To top it all, they ask to keep this matter away from the authorities despite:

> The Maltese National Coordinated Vulnerability Disclosure Policy (NCVDP) explicitly requires that confirmed vulnerabilities be reported to both the responsible organization and CSIRTMalta.

So he followed the law and that is bad, how?

> I don’t think cc’ing the national agency was that necessary given the scale of the problem that necessary given the scale of the problem.

Children's addresses were publicly accessible via the vulnerability - does the urgency solely require the matter to be large scale to be taken seriously?

> Maybe should’ve just given them a call and have had a friendly chat over the phone. You would’ve helped them and stayed friends.

The same could be said about the company. Why are only people expected to be nice and friendly while it is fine for companies to issue legal threats?


It's not only about pressure, but also telling all the people whose data can be read AKA the public.

And still it's also about the pressure. I was found a pretty bad injections/XSS in an online banking website. Told them, got no response. After waiting blogged about it (without specifying what he actual issue is). Then someone contacted me and said I need to take down the wrong information. Send back a PoC and only then they started fixing it. In the meanwhile every customer could have gotten emails stealing their login data.


I truly don’t understand how you can be so naive xox


I think it is obvious that the author just wants to come out as the great hero bounty hunter he is and in fact did reach the HN front page, so good for them.

If he wanted to solve it he would automatically sue them back for breaching his and his clients' personal data and not make any publicity blog post.


Nope, this just didn't works either.


That's an assumption - maybe backed by experience, but still. The professional way would be to slowly escalate. Tell them nice and friendly. Wait a bit. Increase pressure bit by bit.

You also don't directly shout at anyone making a mistake - at least not the first time.


This is standard practice. Typical HN behaviour to drive by with quite evidently zero relevant background and self-righteously preach for three paragraphs about something that you don’t understand. This industry sucks.


First day on the Internet huh. A word of advice, never go to Reddit or read the Youtube comment section.

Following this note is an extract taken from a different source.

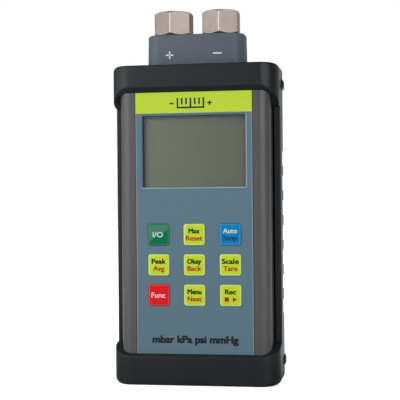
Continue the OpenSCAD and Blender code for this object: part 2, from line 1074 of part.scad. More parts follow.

It's standard practice and it freaks managers the fuck out, esp if they're not familiar with hacker culture. Maybe the standard practice needs some work? I'm not sure, I understand the perspective of security researchers who want to force action on a fix. But I also completely understand how a deadline is perceived as a threat.

Don't forget that there's lots of gray hat / black hat hackers out there as well, who will begin with an email similar to this, add a bitcoin address for the "bug bounty" in the next, and will end with escalating the price of the "bounty" for the "service" of deleting the data they harvested. It's hard even for tech-savvy managers to figure out which of these you're dealing with. Now put yourself into the shoes of the average insurance company middle manager.

For completeness, I don't think this company's behavior is excusable. I'm just saying that maybe also the security community should iterate a bit more on the nuances of the "standard practice" vulnerability reporting process, with the explicit goal of not freaking people out so bad.


If this freaks them out maybe they shouldn’t roll their own SaaS?


They almost certainly did not. They likely just hired a cheap contractor to get their service up, and went with it when "it worked".

The contractor (who was certainly incompetent) probably looked at a bunch of nightmarishly complex identity API's and said "F** it!", combine that with being grossly underpaid and you get stuff like this.

It's a bad situation, of course, and involving threatening lawyers makes it even more ugly. But I can understand how a very small business (knowing nothing about IT other that what their incompetent contractor told them) might get really offended and scared shitless by some rando giving them a 30-day deadline, reporting them to authorities, and demanding that they contact all affected customers.


Sure they might get rightfully scared because their neglect caused potential issues for their customers and having that public might decrease revenue.

But that is ok I think. They should get scared enough to not risk such a neglect again


How is an insurance company a SaaS?


Most likely, the insurance company handles the actually insurance policies, claims, payouts, etc themselves, but uses a contractor to build their website, user portals, etc.


Survival (post diving accident) as a Service


Maybe the standard practice sucks. No matter how you turn it around, it does sound like blackmail. Just because you disclose a vulnerability to an org doesn’t mean you have any right or legitimacy to impose a deadline on them, you’re not their boss. This is some vigilante shit and it has not justification whatsoever. Report to the org, report to the authorities as needed and move on.


Without a deadline of some form, when do you escalate to public knowledge so customers can know they might get defrauded in some capacity?


> Without a deadline of some form, when do you escalate to public knowledge so customers can know they might get defrauded in some capacity?

You set a deadline after an initial conversation and urging them to fix it, if they don’t respond. I think the idea would be to escalate slowly. Like the original poster said large tech companies like know how to do this and streamlined the process. But, to someone not familiar with the process it looks like threats and deadlines imposed by a random person.

I am not defending the company just presenting their possible point of view. It’s worth seeing things with their eyes so to speak to try to understand their motivations.


But that is the intention, isn't it? The company showed neglect. The researcher has a moral right ( and I would say duty) to make that public. It's nice of them to give the company some time to get their shit together. After the vulnerability has been fixed there is no issue for customers in publishing about the neglect. The bad press for the company is deserved.


The idea was change the initial approach and not mention deadlines and just see if they’ll fix it. Point to the law indicating they should notify the authorities. Then if they don’t respond, give them a timeline tell them you’re notifying them. Like the original post said this is not Google, not a tech company, this looks like extortion of some sort to them. So it’s not that surprising what their response was.

It all depends on the goal. Is the goal for them to fix it most of all? To get them embarrassed? To make a blogpost and get internet points?


Blackmail to gain what? Speedy update to the site? The OP is going to disclose the vulnerability. The only matter up for debate is the timing.